What to produce -> In the listing below, find the line containing "top_beam();" and the line containing "before = set(bpy.data.objects)". Repeat exactly those two lines and every line between them, nothing more.

Given records ->
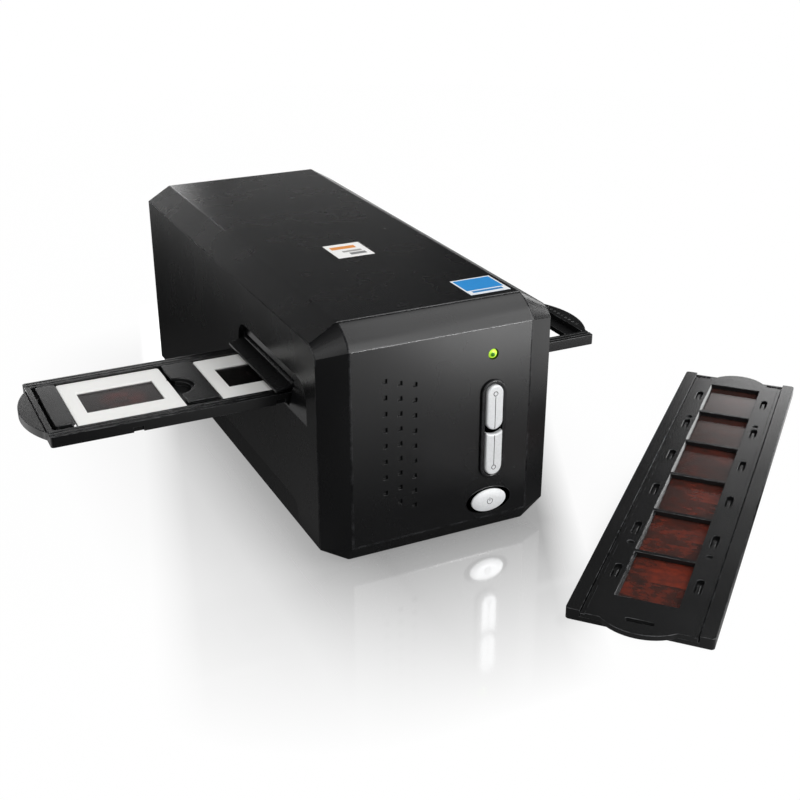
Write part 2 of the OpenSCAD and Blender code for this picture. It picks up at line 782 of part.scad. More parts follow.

...

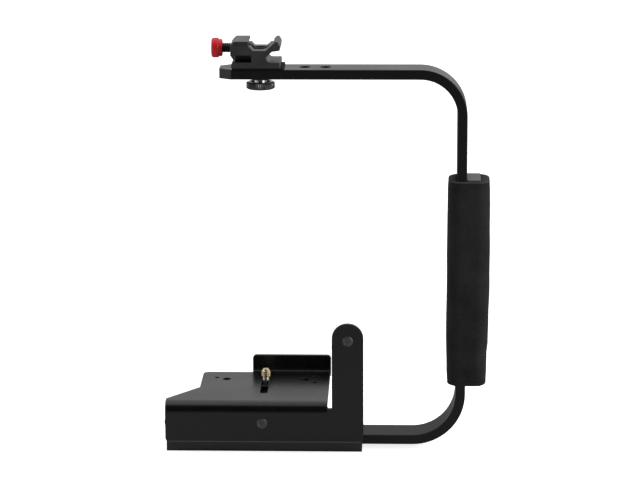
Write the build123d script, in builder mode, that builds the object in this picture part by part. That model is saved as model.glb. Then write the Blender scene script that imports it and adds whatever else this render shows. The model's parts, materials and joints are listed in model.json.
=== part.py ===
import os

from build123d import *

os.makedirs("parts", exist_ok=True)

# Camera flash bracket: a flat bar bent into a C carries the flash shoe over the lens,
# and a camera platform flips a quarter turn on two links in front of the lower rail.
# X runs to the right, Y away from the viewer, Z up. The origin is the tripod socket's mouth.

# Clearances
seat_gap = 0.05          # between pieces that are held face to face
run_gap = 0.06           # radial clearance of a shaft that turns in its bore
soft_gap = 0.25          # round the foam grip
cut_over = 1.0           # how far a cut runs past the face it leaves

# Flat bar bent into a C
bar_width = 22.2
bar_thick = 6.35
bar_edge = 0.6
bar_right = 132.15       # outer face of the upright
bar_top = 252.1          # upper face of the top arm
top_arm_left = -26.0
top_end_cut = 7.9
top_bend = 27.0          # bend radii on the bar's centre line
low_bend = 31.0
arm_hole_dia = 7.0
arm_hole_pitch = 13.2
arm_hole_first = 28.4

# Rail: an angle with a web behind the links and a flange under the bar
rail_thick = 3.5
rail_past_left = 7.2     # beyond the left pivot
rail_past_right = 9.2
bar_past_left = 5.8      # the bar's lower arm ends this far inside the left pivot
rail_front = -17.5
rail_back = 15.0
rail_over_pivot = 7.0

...

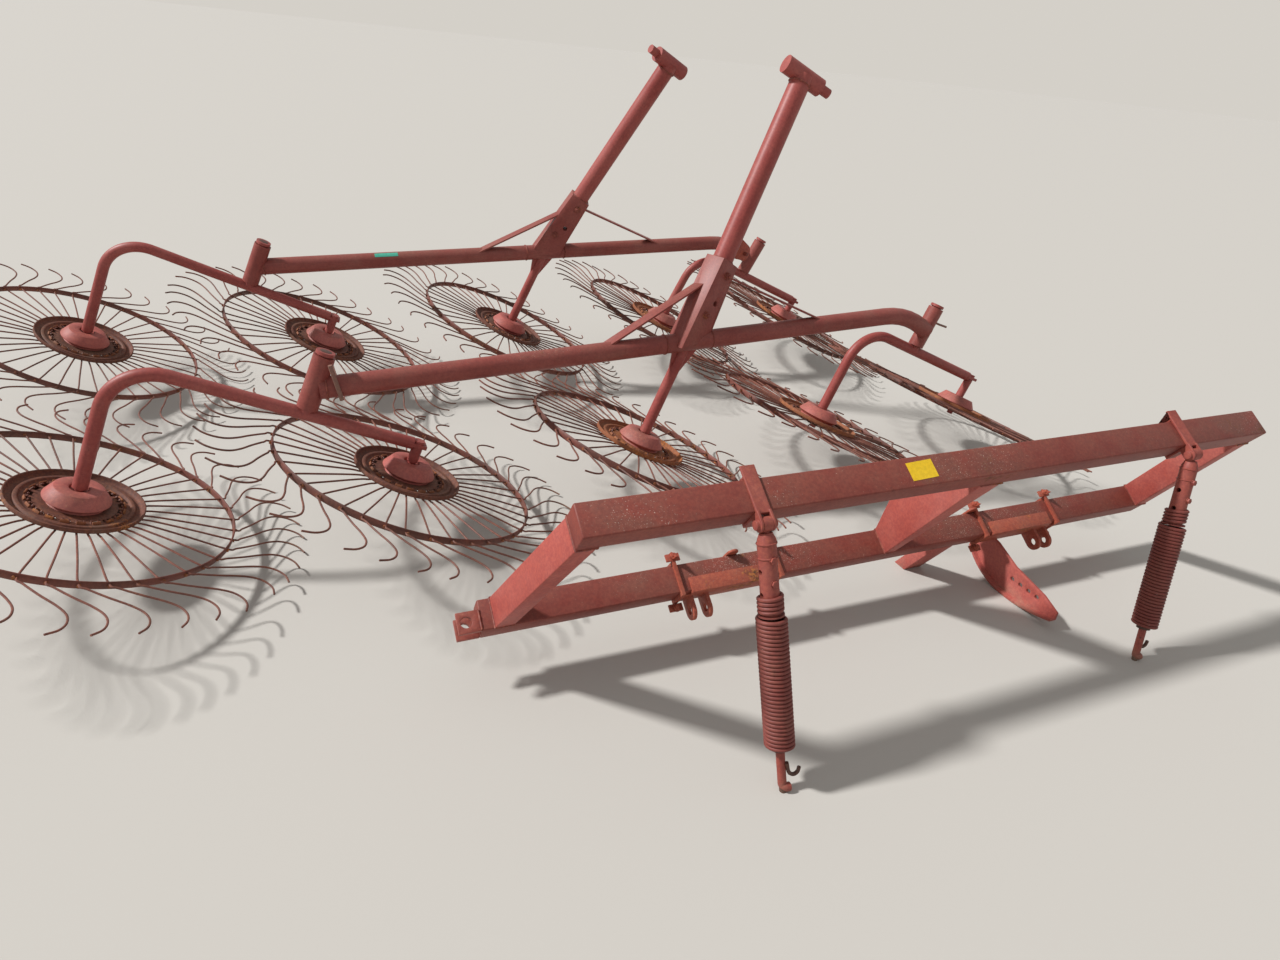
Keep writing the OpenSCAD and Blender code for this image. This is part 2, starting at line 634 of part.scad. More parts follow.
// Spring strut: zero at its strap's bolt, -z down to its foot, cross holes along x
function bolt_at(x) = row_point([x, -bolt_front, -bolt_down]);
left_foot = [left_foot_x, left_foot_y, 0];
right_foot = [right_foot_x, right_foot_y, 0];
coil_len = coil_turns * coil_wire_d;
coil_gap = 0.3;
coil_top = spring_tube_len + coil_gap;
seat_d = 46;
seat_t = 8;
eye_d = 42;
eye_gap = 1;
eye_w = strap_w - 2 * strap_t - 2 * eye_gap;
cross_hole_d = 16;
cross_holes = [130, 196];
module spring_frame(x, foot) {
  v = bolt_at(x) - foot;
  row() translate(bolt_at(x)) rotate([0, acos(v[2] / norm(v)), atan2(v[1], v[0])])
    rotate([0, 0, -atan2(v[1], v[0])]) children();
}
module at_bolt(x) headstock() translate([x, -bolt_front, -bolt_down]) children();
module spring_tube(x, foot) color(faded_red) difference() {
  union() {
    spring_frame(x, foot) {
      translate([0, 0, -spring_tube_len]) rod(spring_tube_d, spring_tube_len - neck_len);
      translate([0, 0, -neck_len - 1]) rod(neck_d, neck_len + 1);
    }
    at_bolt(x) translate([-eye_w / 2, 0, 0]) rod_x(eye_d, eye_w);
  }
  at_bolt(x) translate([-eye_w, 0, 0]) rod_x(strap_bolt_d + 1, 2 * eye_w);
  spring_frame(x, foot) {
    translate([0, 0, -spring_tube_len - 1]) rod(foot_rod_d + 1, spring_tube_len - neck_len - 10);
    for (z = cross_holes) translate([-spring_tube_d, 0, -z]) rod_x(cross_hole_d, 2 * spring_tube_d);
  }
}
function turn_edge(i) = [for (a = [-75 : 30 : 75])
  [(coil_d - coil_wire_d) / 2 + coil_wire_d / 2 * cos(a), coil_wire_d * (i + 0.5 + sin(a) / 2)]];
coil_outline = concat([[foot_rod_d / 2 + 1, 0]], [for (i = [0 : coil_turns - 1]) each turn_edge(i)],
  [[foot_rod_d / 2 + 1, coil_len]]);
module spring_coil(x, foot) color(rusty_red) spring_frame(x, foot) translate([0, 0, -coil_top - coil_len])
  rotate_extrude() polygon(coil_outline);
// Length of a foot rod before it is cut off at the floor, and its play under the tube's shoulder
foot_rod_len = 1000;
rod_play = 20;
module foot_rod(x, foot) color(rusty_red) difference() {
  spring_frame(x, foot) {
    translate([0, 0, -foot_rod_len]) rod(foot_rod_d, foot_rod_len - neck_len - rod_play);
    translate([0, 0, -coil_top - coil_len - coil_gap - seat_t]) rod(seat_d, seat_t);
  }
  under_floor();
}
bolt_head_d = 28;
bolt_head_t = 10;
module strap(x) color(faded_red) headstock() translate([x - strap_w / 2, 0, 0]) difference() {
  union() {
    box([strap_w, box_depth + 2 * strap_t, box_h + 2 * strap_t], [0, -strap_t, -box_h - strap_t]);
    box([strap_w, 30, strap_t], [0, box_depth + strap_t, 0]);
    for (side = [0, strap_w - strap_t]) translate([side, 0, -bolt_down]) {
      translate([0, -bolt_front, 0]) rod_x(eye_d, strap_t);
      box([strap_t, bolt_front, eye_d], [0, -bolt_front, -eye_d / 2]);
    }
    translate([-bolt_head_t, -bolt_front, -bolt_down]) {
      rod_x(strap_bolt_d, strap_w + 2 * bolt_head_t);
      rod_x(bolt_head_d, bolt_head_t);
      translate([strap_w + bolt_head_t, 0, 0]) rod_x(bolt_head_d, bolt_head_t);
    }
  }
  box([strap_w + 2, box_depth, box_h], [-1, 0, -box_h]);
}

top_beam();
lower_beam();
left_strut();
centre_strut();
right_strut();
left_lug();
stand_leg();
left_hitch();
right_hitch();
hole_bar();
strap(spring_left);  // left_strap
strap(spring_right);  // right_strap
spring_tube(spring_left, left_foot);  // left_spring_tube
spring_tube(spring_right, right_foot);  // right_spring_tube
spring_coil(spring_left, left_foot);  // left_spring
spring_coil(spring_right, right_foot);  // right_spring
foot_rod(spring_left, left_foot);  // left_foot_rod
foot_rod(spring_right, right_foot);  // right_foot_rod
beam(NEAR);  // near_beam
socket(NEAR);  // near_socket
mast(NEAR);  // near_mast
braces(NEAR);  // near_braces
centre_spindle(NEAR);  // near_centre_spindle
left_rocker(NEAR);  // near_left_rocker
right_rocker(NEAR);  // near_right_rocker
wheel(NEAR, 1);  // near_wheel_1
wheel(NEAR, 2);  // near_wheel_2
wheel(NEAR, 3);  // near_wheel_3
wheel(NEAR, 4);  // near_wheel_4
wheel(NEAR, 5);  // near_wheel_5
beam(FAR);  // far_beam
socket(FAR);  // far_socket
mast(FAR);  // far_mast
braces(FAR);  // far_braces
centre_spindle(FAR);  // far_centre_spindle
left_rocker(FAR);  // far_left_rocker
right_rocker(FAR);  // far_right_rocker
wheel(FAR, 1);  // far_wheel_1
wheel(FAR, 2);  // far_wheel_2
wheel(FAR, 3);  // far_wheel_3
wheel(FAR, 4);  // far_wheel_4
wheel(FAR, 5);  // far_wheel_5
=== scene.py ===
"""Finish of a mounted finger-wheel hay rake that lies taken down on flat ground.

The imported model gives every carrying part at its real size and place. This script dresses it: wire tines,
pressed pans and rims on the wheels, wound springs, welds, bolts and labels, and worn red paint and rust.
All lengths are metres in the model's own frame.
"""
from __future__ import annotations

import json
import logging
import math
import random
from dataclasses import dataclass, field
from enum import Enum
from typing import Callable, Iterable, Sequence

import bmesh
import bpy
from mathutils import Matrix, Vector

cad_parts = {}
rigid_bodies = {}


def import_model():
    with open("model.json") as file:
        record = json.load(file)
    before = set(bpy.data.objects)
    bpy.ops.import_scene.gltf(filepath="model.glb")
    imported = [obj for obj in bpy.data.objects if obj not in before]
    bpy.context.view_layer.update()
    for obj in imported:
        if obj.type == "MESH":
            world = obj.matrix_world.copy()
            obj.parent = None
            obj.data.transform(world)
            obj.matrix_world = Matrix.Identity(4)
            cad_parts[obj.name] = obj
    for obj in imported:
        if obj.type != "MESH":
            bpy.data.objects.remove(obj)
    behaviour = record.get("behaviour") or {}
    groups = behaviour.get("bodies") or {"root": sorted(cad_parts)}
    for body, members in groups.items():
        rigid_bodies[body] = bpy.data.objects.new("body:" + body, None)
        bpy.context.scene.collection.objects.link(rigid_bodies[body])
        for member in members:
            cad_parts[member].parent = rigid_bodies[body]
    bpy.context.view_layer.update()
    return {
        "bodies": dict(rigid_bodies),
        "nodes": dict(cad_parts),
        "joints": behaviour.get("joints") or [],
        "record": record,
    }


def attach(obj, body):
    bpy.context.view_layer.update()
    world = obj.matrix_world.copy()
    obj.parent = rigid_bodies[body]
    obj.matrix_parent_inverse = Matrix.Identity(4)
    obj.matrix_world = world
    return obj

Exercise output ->
top_beam();
lower_beam();
left_strut();
centre_strut();
right_strut();
left_lug();
stand_leg();
left_hitch();
right_hitch();
hole_bar();
strap(spring_left);  // left_strap
strap(spring_right);  // right_strap
spring_tube(spring_left, left_foot);  // left_spring_tube
spring_tube(spring_right, right_foot);  // right_spring_tube
spring_coil(spring_left, left_foot);  // left_spring
spring_coil(spring_right, right_foot);  // right_spring
foot_rod(spring_left, left_foot);  // left_foot_rod
foot_rod(spring_right, right_foot);  // right_foot_rod
beam(NEAR);  // near_beam
socket(NEAR);  // near_socket
mast(NEAR);  // near_mast
braces(NEAR);  // near_braces
centre_spindle(NEAR);  // near_centre_spindle
left_rocker(NEAR);  // near_left_rocker
right_rocker(NEAR);  // near_right_rocker
wheel(NEAR, 1);  // near_wheel_1
wheel(NEAR, 2);  // near_wheel_2
wheel(NEAR, 3);  // near_wheel_3
wheel(NEAR, 4);  // near_wheel_4
wheel(NEAR, 5);  // near_wheel_5
beam(FAR);  // far_beam
socket(FAR);  // far_socket
mast(FAR);  // far_mast
braces(FAR);  // far_braces
centre_spindle(FAR);  // far_centre_spindle
left_rocker(FAR);  // far_left_rocker
right_rocker(FAR);  // far_right_rocker
wheel(FAR, 1);  // far_wheel_1
wheel(FAR, 2);  // far_wheel_2
wheel(FAR, 3);  // far_wheel_3
wheel(FAR, 4);  // far_wheel_4
wheel(FAR, 5);  // far_wheel_5
=== scene.py ===
"""Finish of a mounted finger-wheel hay rake that lies taken down on flat ground.

The imported model gives every carrying part at its real size and place. This script dresses it: wire tines,
pressed pans and rims on the wheels, wound springs, welds, bolts and labels, and worn red paint and rust.
All lengths are metres in the model's own frame.
"""
from __future__ import annotations

import json
import logging
import math
import random
from dataclasses import dataclass, field
from enum import Enum
from typing import Callable, Iterable, Sequence

import bmesh
import bpy
from mathutils import Matrix, Vector

cad_parts = {}
rigid_bodies = {}


def import_model():
    with open("model.json") as file:
        record = json.load(file)
    before = set(bpy.data.objects)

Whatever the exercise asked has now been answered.